As far as rentier economies are concerned, the pattern of the current uprisings seems to act as a detector of the distortions within Arab economic structures. Since the energy crisis of the 1970s, the capital surplus in the Gulf strongly affected what might be called "the Arab economy." A terrible imbalance grew between rentier countries - in which subsidies are distributed based on hierarchical tribal divisions, and financial surpluses are used to reduce tension between communities - and other agricultural economies, which found themselves damaged, failed to [adopt the industrial pattern] for structural reasons and lacked the necessary resources to set up rentier systems.
With the current changes in the global economy, there has been confusion about the kinds of options available [to Arab states in order to reconfigure their economic models]. [Arab countries] have failed to balance [between the interests of their various social classes] or ensure a minimal level of [benefits for poor segments of society]. These countries lived under poorly-planned economies and regimes, which failed to yield benefits or provide a positive economic outlook to their peoples. [Problems used to be solved] through people’s primitive and spontaneous measures, or through the state’s immediate intervention backed by a police authority.

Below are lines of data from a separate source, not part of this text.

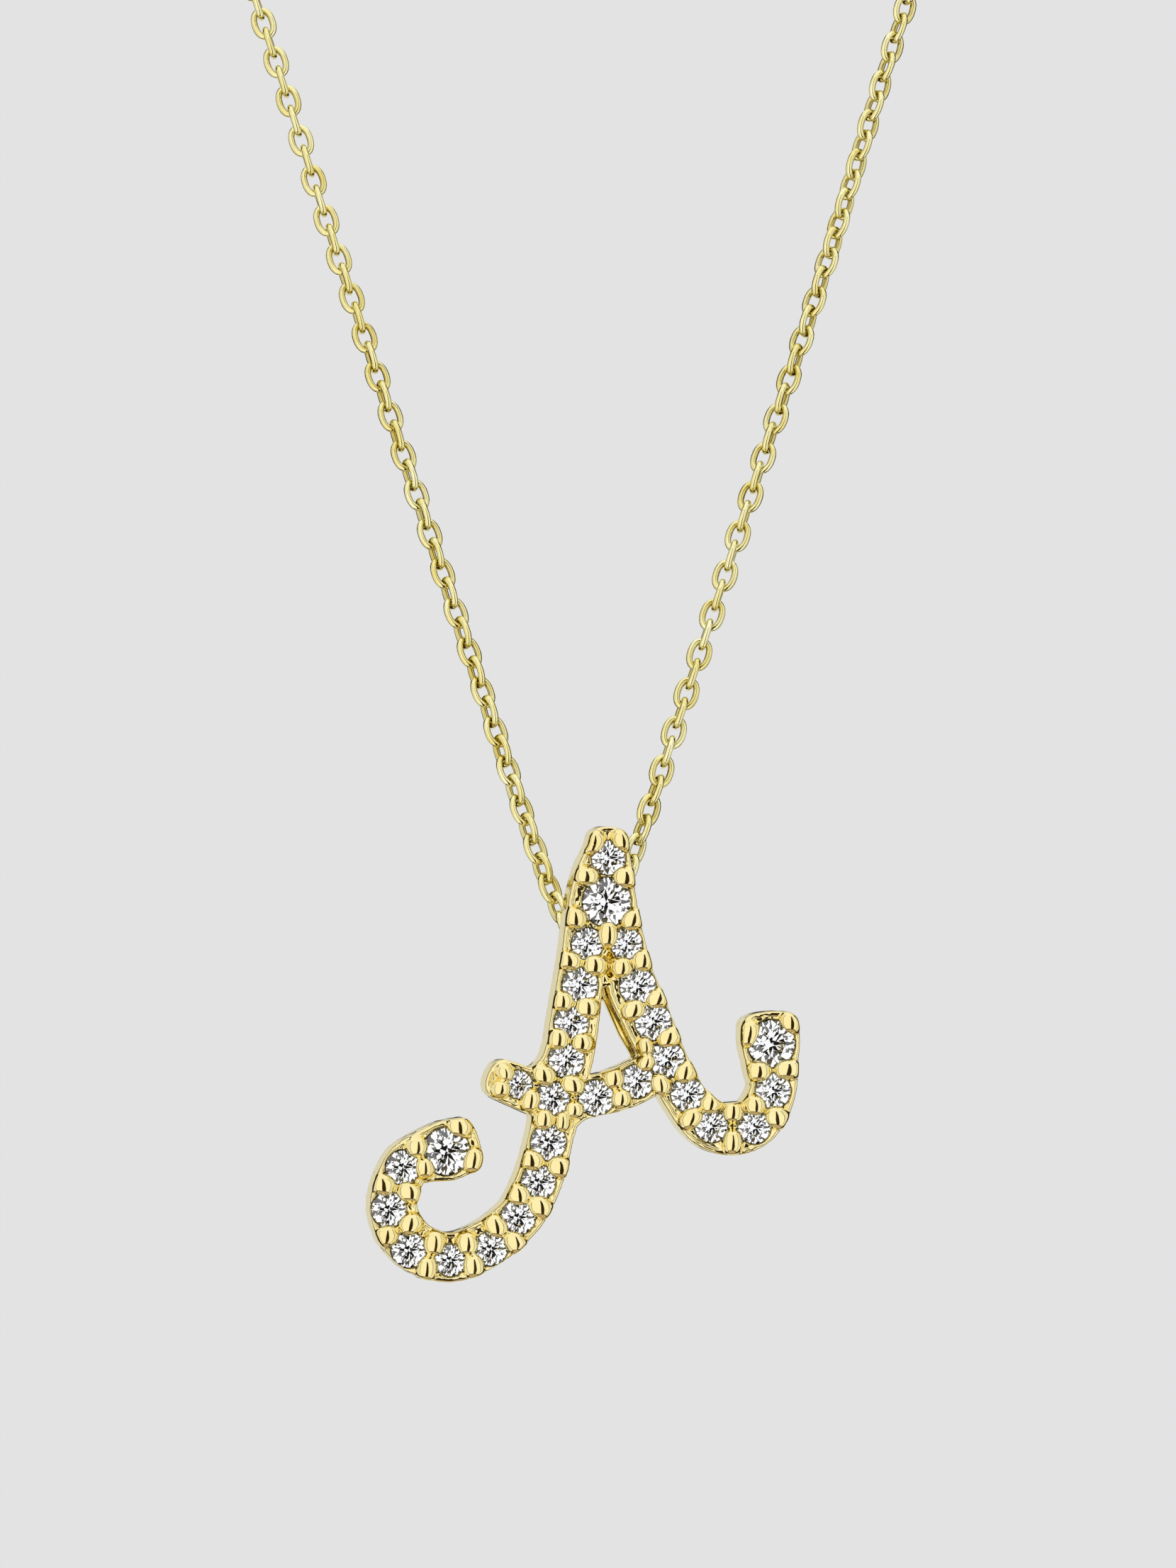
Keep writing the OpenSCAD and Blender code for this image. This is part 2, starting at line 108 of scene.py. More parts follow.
# Prongs between two stones: the stones, then the distances to both sides as shares of PRONG_OFF.
GAP_PRONGS = [
    [1, 2, 1.45, 1.65], [2, 3, 0, 1.65], [2, 4, 1.25, 0], [3, 4, 0.70, 0], [3, 5, 0.92, 1.20],
    [4, 8, 0.85, 0.85], [5, 6, 0.85, 1.00], [8, 9, 1.00, 1.12], [6, 7, 1.05, 0.80], [9, 10, 0.80, 1.25],
    [7, 17, 1.05, 1.25], [16, 17, 0, 0.75], [17, 18, 0, 0.85], [18, 19, 0.90, 0.75], [19, 10, 0.75, 1.25],
    [10, 11, 0.80, 0], [11, 12, 1.10, 0.95], [12, 13, 1.15, 1.15], [13, 14, 0.85, 1.25],
    [14, 15, 1.10, 1.20], [17, 20, 0.95, 0.60], [20, 21, 1.30, 1.00], [21, 22, 1.05, 1.00],
    [22, 23, 1.10, 0.95], [23, 24, 0.90, 0.95], [24, 25, 1.00, 1.05], [25, 26, 1.05, 1.05],
    [26, 27, 1.10, 1.05], [27, 28, 1.15, 0.65]]
# Prongs round an end stone: the stone, the angle in degrees and a share of the distance from its girdle.
END_PRONGS = [
    [1, 51, 1], [1, 136, 1], [16, 139, 1], [16, 194, 1], [15, 47, 1], [15, 158, 0.25], [28, 61, 1],
    [28, -19, 1]]

# Route of the chain's right half from the bail to its jump ring; the left half is its mirror image.
ROUTE = [
    [0, -78, -127.5], [0.32, -78, -127.44], [0.56, -77.95, -127.2], [0.76, -77.8, -126.8],
    [0.96, -77.65, -126.3], [1.3, -77.3, -125.4], [2.5, -76.1, -121.7], [5.1, -73.3, -114],
    [8.5, -69.6, -103.7], [11.7, -66.2, -93.4], [18, -59.4, -74.6], [25, -51.8, -53.7],
    [31.5, -44.8, -34.3], [36.3, -39.6, -20], [38.2, -37.4, -14.5], [40, -35.1, -10.6],
    [42.5, -31.7, -7.6], [46.4, -25.4, -4.8], [49.5, -18.5, -3.2], [51.7, -11.2, -2.2],
    [52.8, -3.7, -1.5], [52.9, 3.7, -1], [51.8, 11, -0.6], [49.8, 18.1, -0.3],
    [46.8, 24.9, -0.1], [42.9, 31.2, 0], [38.1, 36.8, 0], [32.6, 41.8, 0],
    [26.5, 45.9, 0], [20, 49.2, 0], [13.5, 51.4, 0], [8.1, 52.6, 0]]


def mesh_object(name, points, faces, normals=None):
    """A smooth object from points in metres and arrays of faces, each array of faces with as many corners."""
    mesh = bpy.data.meshes.new(name)
    counts = np.concatenate([np.full(len(group), len(group[0])) for group in faces])
    loops = np.concatenate([np.asarray(group, np.int32).ravel() for group in faces])
    starts = np.concatenate([[0], np.cumsum(counts)[:-1]]).astype(np.int32)
    mesh.vertices.add(len(points))
    mesh.vertices.foreach_set("co", np.asarray(points, np.float32).ravel())
    mesh.loops.add(len(loops))
    mesh.loops.foreach_set("vertex_index", loops)
    mesh.polygons.add(len(starts))
    mesh.polygons.foreach_set("loop_start", starts)
    mesh.update(calc_edges=True)
    mesh.polygons.foreach_set("use_smooth", [True] * len(starts))
    if normals is not None:
        mesh.normals_split_custom_set_from_vertices(np.asarray(normals, np.float32).tolist())
    obj = bpy.data.objects.new(name, mesh)
    bpy.context.scene.collection.objects.link(obj)
    return obj


def smooth_max(a, b, k):
    """The larger of two distances, with the edge between them rounded over a width k."""
    h = np.maximum(k - np.abs(a - b), 0) / k
    return np.maximum(a, b) + h * h * k / 4


def smooth_min(a, b, k):
    return -smooth_max(-a, -b, k)


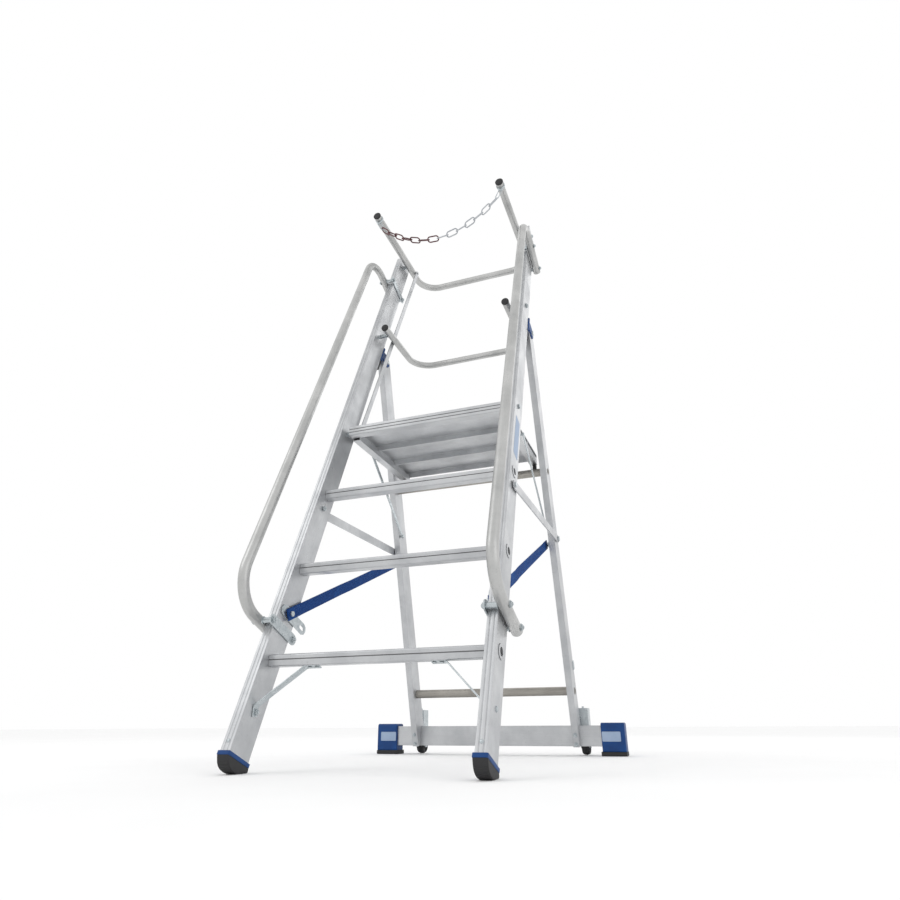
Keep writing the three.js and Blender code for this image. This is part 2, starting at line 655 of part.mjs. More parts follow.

Numbers reveal shocking facts about the misery and poverty in these countries and the reality of the state in its corruption and tyranny. These [states] had undoubtedly established mechanisms which led to the current uprisings [e.g. repressive security apparatuses and patronage-based economic systems]. But as regional economic and political visions still suffer the brunt of intellectual poverty, a lack of innovation and the growing tendency to [employ empty political rhetoric], these types of economic systems (and the revolutions that they invariably generate), will never bring about any substantive changes that will change the course of events in the near future. The imbalances within the "Arab economy," and the continued prevalence of the rentier model will now have to contend with the results of the elections, which were organized following the uprisings. The big question is, are we about to witness the triumph of true democracy, which has no real mechanisms [on the ground], or are we on the verge of generalizing the oil-state rentier model?